The colors in your petrified log will vary depending on the presence and concentrations of minerals in the groundwater. Cobalt, copper, and chromium will create greens and blues. Iron oxides will give the log hues of red, orange and yellow. Manganese adds pink and orange. During the petrification process, various circumstances can cause the silica to form a variety of crystal structures and other formations within the log. These formations can include amethyst, agate, jasper, opal, citrine, and many others. When all is said and done, your petrified log will be a true work of art.
Petrification is a fossilization process. Thus, a section of petrified wood is a fossil, and it can be used to help paint a picture of what a particular region was like back when the tree was alive. It can also help us gain a better understanding of how life has evolved on this planet. Areas with large concentrations of petrified wood are located throughout the world, each with its own unique story to tell about the tree species once found in the area and the circumstances that led to their petrification. One such location is Petrified Forest National Park in Arizona. The petrified wood found there came from trees living in the area over 200 million years ago.

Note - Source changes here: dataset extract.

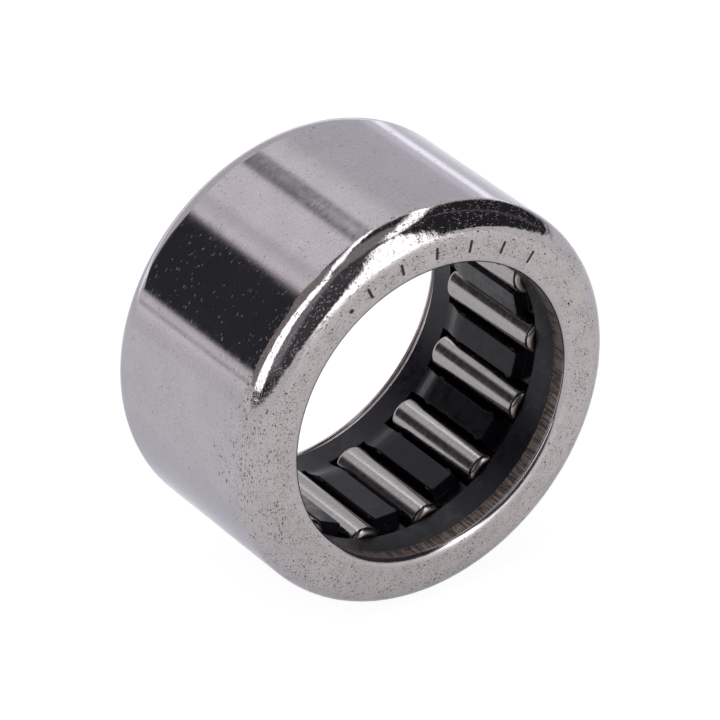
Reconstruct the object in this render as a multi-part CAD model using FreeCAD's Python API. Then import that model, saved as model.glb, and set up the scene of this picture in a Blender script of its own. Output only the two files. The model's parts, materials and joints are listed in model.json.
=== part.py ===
import FreeCAD, Part
import math
import os

# Needle roller bearing: a drawn steel cup, a moulded cage and a ring of loose
# needles that roll between the cup and the shaft.  Millimetres.
# The bearing's axis is Y, the marked face looks towards -Y, +Z is up and the
# origin is the middle of the bearing, on its axis.

# ---- overall sizes -------------------------------------------------------
SHAFT_DIAMETER = 15.0          # circle that the needles leave free for the shaft
CUP_WIDTH = 12.0               # face to face along the axis
CUP_WALL = 0.97                # sheet of the cup and of its drawn front lip

# ---- needles -------------------------------------------------------------
NEEDLE_COUNT = 14
NEEDLE_DIAMETER = 2.0
NEEDLE_END_RADIUS = 0.3        # rounding between the needle's side and its end
FIRST_NEEDLE_ANGLE = -1.0      # degrees from +X towards +Z
RACEWAY_CLEARANCE = 0.03       # needle to raceway, on the radius

# ---- cup -----------------------------------------------------------------
FRONT_LIP_CLEARANCE = 0.27     # shaft to the front lip's bore, on the radius
FRONT_INSIDE_RADIUS = 0.45     # inner rounding between the wall and the front lip
BACK_LIP_CLEARANCE = 0.94      # shaft to the back lip's bore, on the radius
BACK_INSIDE_RADIUS = 0.87      # inner rounding between the wall and the back lip
FOLD_THICKNESS = 0.5           # sheet thinned for the back lip, folded in after assembly
FOLD_STRAIGHT = 0.2            # thinned wall between the back rounding and the slope
BORE_EDGE_RADIUS = 0.2         # rounding of both lips at their bores

# ---- cage ----------------------------------------------------------------
CAGE_FRONT_CLEARANCE = 0.13    # cage to front lip, along the axis
CAGE_BACK_CLEARANCE = 0.5      # cage to back lip, along the axis
CAGE_WALL_CLEARANCE = 0.15     # cage to raceway, on the radius
CAGE_RING_CLEARANCE = 0.4      # shaft to the end rings' bore, on the radius
CAGE_BAR_CLEARANCE = 0.12      # shaft to the bars' flat tops
CAGE_EDGE_RADIUS = 0.25        # rounding of the cage's two outer edges
FRONT_RING_LENGTH = 1.54
BACK_RING_LENGTH = 1.4
POCKET_SIDE_CLEARANCE = 0.06   # pocket to needle, each side
POCKET_END_CLEARANCE = 0.08    # pocket to needle, each end
WEB_DROP = 0.45                # step from the end rings' bore down to the low web
WEB_LENGTH = 1.1               # low web between a bar's top and the front ring
RAMP_START = 0.32              # bare stretch between the back ring and the ramp
RAMP_LENGTH = 0.8              # slope from the back ring's bore up to the bar's top
NIB_REACH = 0.12               # how far a snap nib stands into the pocket
NIB_HEIGHT = 0.2               # nib along the radius
NIB_LENGTH = 0.45              # nib along the bar
NIB_INSET = 0.12               # from the ends of the bar's top to its nibs

# ---- marks on the front face --------------------------------------------
MARK_DEPTH = 0.05
TICK_COUNT = 6
TICK_LENGTH = 0.62
TICK_WIDTH = 0.14
TICK_SPACING = 13.0            # degrees between neighbouring ticks
MARK_MIDDLE_ANGLE = 83.0       # degrees from +X towards +Z
DOT_DIAMETER = 0.24
DOT_SPACING = 8.0              # degrees from the first tick to the dot

# ---- worked-out sizes ----------------------------------------------------
HALF_WIDTH = CUP_WIDTH / 2
SHAFT_RADIUS = SHAFT_DIAMETER / 2
NEEDLE_RADIUS = NEEDLE_DIAMETER / 2
PITCH_RADIUS = SHAFT_RADIUS + NEEDLE_RADIUS
RACEWAY_RADIUS = PITCH_RADIUS + NEEDLE_RADIUS + RACEWAY_CLEARANCE
CUP_RADIUS = RACEWAY_RADIUS + CUP_WALL
FRONT_LIP_BORE_RADIUS = SHAFT_RADIUS + FRONT_LIP_CLEARANCE
FRONT_CORNER_RADIUS = FRONT_INSIDE_RADIUS + CUP_WALL
BACK_LIP_BORE_RADIUS = SHAFT_RADIUS + BACK_LIP_CLEARANCE
BACK_CORNER_RADIUS = BACK_INSIDE_RADIUS + FOLD_THICKNESS
FRONT_LIP_INSIDE = -HALF_WIDTH + CUP_WALL
BACK_LIP_INSIDE = HALF_WIDTH - FOLD_THICKNESS
MARK_RADIUS = (FRONT_LIP_BORE_RADIUS + BORE_EDGE_RADIUS + CUP_RADIUS - FRONT_CORNER_RADIUS) / 2

CAGE_OUTER_RADIUS = RACEWAY_RADIUS - CAGE_WALL_CLEARANCE
CAGE_RING_RADIUS = SHAFT_RADIUS + CAGE_RING_CLEARANCE
CAGE_BAR_RADIUS = SHAFT_RADIUS + CAGE_BAR_CLEARANCE
CAGE_WEB_RADIUS = CAGE_RING_RADIUS + WEB_DROP
CAGE_FRONT = FRONT_LIP_INSIDE + CAGE_FRONT_CLEARANCE
CAGE_BACK = BACK_LIP_INSIDE - CAGE_BACK_CLEARANCE
POCKET_FRONT = CAGE_FRONT + FRONT_RING_LENGTH
POCKET_BACK = CAGE_BACK - BACK_RING_LENGTH
POCKET_WIDTH = NEEDLE_DIAMETER + 2 * POCKET_SIDE_CLEARANCE
NEEDLE_FRONT = POCKET_FRONT + POCKET_END_CLEARANCE
NEEDLE_LENGTH = POCKET_BACK - POCKET_END_CLEARANCE - NEEDLE_FRONT
NEEDLE_PITCH = 360.0 / NEEDLE_COUNT
BAR_TOP_FRONT = POCKET_FRONT + WEB_LENGTH
RAMP_FOOT = POCKET_BACK - RAMP_START
BAR_TOP_BACK = RAMP_FOOT - RAMP_LENGTH

AXIS_START = FreeCAD.Vector(0, 0, 0)
AXIS = FreeCAD.Vector(0, 1, 0)


def point(radius, along):
    return FreeCAD.Vector(radius, along, 0)


def corner(start, end, centre):
    """Quarter-circle edge from start to end about centre, on the short side."""
    radius = math.hypot(start[0] - centre[0], start[1] - centre[1])
    middle = ((start[0] + end[0]) / 2 - centre[0], (start[1] + end[1]) / 2 - centre[1])
    reach = radius / math.hypot(*middle)
    through = (centre[0] + middle[0] * reach, centre[1] + middle[1] * reach)
    return Part.Arc(point(*start), point(*through), point(*end)).toShape()


def outline(corners):
    """Closed wire through (radius, along, rounding) corners; the turns are all square if rounded."""
    rounded = []
    count = len(corners)
    for i, (radius, along, rounding) in enumerate(corners):
        here = FreeCAD.Vector(radius, along, 0)
        before = point(*corners[i - 1][:2])
        after = point(*corners[(i + 1) % count][:2])
        back = (before - here).normalize() * rounding
        ahead = (after - here).normalize() * rounding
        rounded.append((here + back, here + ahead, here + back + ahead, rounding))
    edges = []
    for i, (start, end, centre, rounding) in enumerate(rounded):
        if rounding:
            edges.append(corner(start[:2], end[:2], centre[:2]))
        following = rounded[(i + 1) % count][0]
        edges.append(Part.LineSegment(end, following).toShape())
    return Part.Wire(edges)


def revolve(corners):
    """Solid of revolution about the bearing's axis."""
    return Part.Face(outline(corners)).revolve(AXIS_START, AXIS, 360)


def turn(shape, degrees):
    """Copy turned about the axis; positive goes from +X towards +Z."""
    copy = shape.copy()
    copy.rotate(AXIS_START, AXIS, -degrees)
    return copy


def block(radius_low, radius_high, front, back, width):
    """Box that stands on the +X side of the axis, its width along Z."""
    corner_point = FreeCAD.Vector(radius_low, front, -width / 2)
    return Part.makeBox(radius_high - radius_low, back - front, width, corner_point)


def make_cup():
    """Drawn cup: thick wall and front lip, back lip thinned and folded in."""
    fold_radius = CUP_RADIUS - FOLD_THICKNESS
    slope_back = BACK_LIP_INSIDE - BACK_INSIDE_RADIUS - FOLD_STRAIGHT
    slope_front = slope_back - (fold_radius - RACEWAY_RADIUS)
    cup = revolve([
        (FRONT_LIP_BORE_RADIUS, FRONT_LIP_INSIDE, 0),
        (FRONT_LIP_BORE_RADIUS, -HALF_WIDTH, BORE_EDGE_RADIUS),
        (CUP_RADIUS, -HALF_WIDTH, FRONT_CORNER_RADIUS),
        (CUP_RADIUS, HALF_WIDTH, BACK_CORNER_RADIUS),
        (BACK_LIP_BORE_RADIUS, HALF_WIDTH, BORE_EDGE_RADIUS),
        (BACK_LIP_BORE_RADIUS, BACK_LIP_INSIDE, 0),
        (fold_radius, BACK_LIP_INSIDE, BACK_INSIDE_RADIUS),
        (fold_radius, slope_back, 0),
        (RACEWAY_RADIUS, slope_front, 0),
        (RACEWAY_RADIUS, FRONT_LIP_INSIDE, FRONT_INSIDE_RADIUS),
    ])
    return cup.cut(Part.makeCompound(make_marks()))


def make_marks():
    """Cutters for the shallow ticks and the dot on the front face."""
    floor = -HALF_WIDTH + MARK_DEPTH
    outside = -HALF_WIDTH - MARK_DEPTH
    start = MARK_MIDDLE_ANGLE + TICK_SPACING * (TICK_COUNT - 1) / 2
    tick = block(MARK_RADIUS - TICK_LENGTH / 2, MARK_RADIUS + TICK_LENGTH / 2,
                 outside, floor, TICK_WIDTH)
    dot = Part.makeCylinder(DOT_DIAMETER / 2, floor - outside, point(MARK_RADIUS, outside), AXIS)
    marks = [turn(tick, start - TICK_SPACING * i) for i in range(TICK_COUNT)]
    marks.append(turn(dot, start + DOT_SPACING))
    return marks


def make_cage():
    """One-piece cage: two end rings joined by flat-topped bars, a pocket for each needle."""
    ring = revolve([
        (CAGE_OUTER_RADIUS, CAGE_FRONT, CAGE_EDGE_RADIUS),
        (CAGE_OUTER_RADIUS, CAGE_BACK, CAGE_EDGE_RADIUS),
        (CAGE_RING_RADIUS, CAGE_BACK, 0),
        (CAGE_RING_RADIUS, RAMP_FOOT, 0),
        (CAGE_WEB_RADIUS, RAMP_FOOT, 0),
        (CAGE_WEB_RADIUS, POCKET_FRONT, 0),
        (CAGE_RING_RADIUS, POCKET_FRONT, 0),
        (CAGE_RING_RADIUS, CAGE_FRONT, 0),
    ])
    bar = make_bar_top()
    pocket = block(PITCH_RADIUS - NEEDLE_DIAMETER, PITCH_RADIUS + NEEDLE_DIAMETER,
                   POCKET_FRONT, POCKET_BACK, POCKET_WIDTH)
    pocket_angles = [FIRST_NEEDLE_ANGLE + NEEDLE_PITCH * i for i in range(NEEDLE_COUNT)]
    bars = [turn(bar, angle + NEEDLE_PITCH / 2) for angle in pocket_angles]
    pockets = [turn(pocket, angle) for angle in pocket_angles]
    nibs = [turn(nib, angle) for angle in pocket_angles for nib in make_nibs()]
    return ring.fuse(bars).cut(Part.makeCompound(pockets)).fuse(nibs).removeSplitter()


def make_bar_top():
    """Flat-topped bar on the +X side, sloping down to the back ring; the pockets trim its sides."""
    half = CAGE_BAR_RADIUS * math.tan(math.radians(NEEDLE_PITCH / 2))
    side = Part.Face(outline([
        (CAGE_BAR_RADIUS, BAR_TOP_FRONT, 0),
        (CAGE_BAR_RADIUS, BAR_TOP_BACK, 0),
        (CAGE_RING_RADIUS, RAMP_FOOT, 0),
        (CAGE_OUTER_RADIUS, RAMP_FOOT, 0),
        (CAGE_OUTER_RADIUS, BAR_TOP_FRONT, 0),
    ]))
    side.translate(FreeCAD.Vector(0, 0, -half))
    bar = side.extrude(FreeCAD.Vector(0, 0, 2 * half))
    rim = Part.makeCylinder(CAGE_OUTER_RADIUS, CUP_WIDTH, point(0, -HALF_WIDTH), AXIS)
    return bar.common(rim)


def make_nibs():
    """Four snap nibs in the pocket on the +X side: they keep the needle from falling inwards."""
    low = CAGE_BAR_RADIUS
    high = CAGE_BAR_RADIUS + NIB_HEIGHT
    wall = POCKET_WIDTH / 2
    nibs = []
    for start in (BAR_TOP_FRONT + NIB_INSET, BAR_TOP_BACK - NIB_INSET - NIB_LENGTH):
        for side in (-1, 1):
            profile = [(low, wall + NIB_REACH), (low, wall - NIB_REACH),
                       (high, wall), (high, wall + NIB_REACH)]
            points = [FreeCAD.Vector(radius, start, side * across) for radius, across in profile]
            face = Part.Face(Part.makePolygon(points + points[:1]))
            nibs.append(face.extrude(FreeCAD.Vector(0, NIB_LENGTH, 0)))
    return nibs


def make_needle():
    """Needle on the +X side of the axis, with rounded ends."""
    start = point(PITCH_RADIUS, NEEDLE_FRONT)
    rod = Part.makeCylinder(NEEDLE_RADIUS, NEEDLE_LENGTH, start, AXIS)
    rims = [edge for edge in rod.Edges if isinstance(edge.Curve, Part.Circle)]
    return rod.makeFillet(NEEDLE_END_RADIUS, rims)


def main():
    os.makedirs("parts", exist_ok=True)
    make_cup().exportStep("parts/drawn_cup.step")
    make_cage().exportStep("parts/needle_cage.step")
    needle = make_needle()
    for i in range(NEEDLE_COUNT):
        placed = turn(needle, FIRST_NEEDLE_ANGLE + NEEDLE_PITCH * i)
        placed.exportStep("parts/needle_%02d.step" % (i + 1))


main()
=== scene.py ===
# Looks of a drawn-cup needle roller bearing: the steel cup, the black moulded cage
# and the ring of bright needles, with the studio that they stand in.
import json
import math
import random

import bmesh
import bpy
import numpy as np
from bpy.props import FloatProperty, FloatVectorProperty, IntProperty, PointerProperty
from mathutils import Matrix, Vector, noise


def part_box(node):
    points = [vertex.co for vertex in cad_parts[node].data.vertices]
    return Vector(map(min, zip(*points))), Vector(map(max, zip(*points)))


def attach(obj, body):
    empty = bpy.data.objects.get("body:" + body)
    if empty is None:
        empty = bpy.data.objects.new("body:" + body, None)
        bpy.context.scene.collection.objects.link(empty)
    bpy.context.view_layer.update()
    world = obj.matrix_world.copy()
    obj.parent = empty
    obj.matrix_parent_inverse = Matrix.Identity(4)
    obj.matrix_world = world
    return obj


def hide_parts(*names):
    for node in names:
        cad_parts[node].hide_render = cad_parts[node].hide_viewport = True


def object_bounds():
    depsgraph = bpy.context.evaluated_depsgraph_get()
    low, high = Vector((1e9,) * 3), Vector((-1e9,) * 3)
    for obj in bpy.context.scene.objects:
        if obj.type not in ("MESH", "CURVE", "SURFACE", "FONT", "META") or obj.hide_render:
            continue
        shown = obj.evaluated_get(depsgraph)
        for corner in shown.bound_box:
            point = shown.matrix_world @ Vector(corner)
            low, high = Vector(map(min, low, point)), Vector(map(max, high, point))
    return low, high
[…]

Is a few million years too long to wait? Scientists have developed ways to petrify wood in the laboratory in as little as four or five days. One such process was developed at Pacific Northwest National Laboratory about a decade ago. It involves soaking a section of wood in hydrochloric acid for two days and then in either a silica or titanium solution for another two days. After air-drying, the wood is placed in an argon gas filled furnace and slowly heated to 1400° Celsius over a period of two hours. It is then left to cool to room temperature in the argon gas. What results is a block of ceramic silicon carbide or titanium carbide. Probably not as beautiful and interesting to look at as the one that took millions of years to form, but cool nonetheless.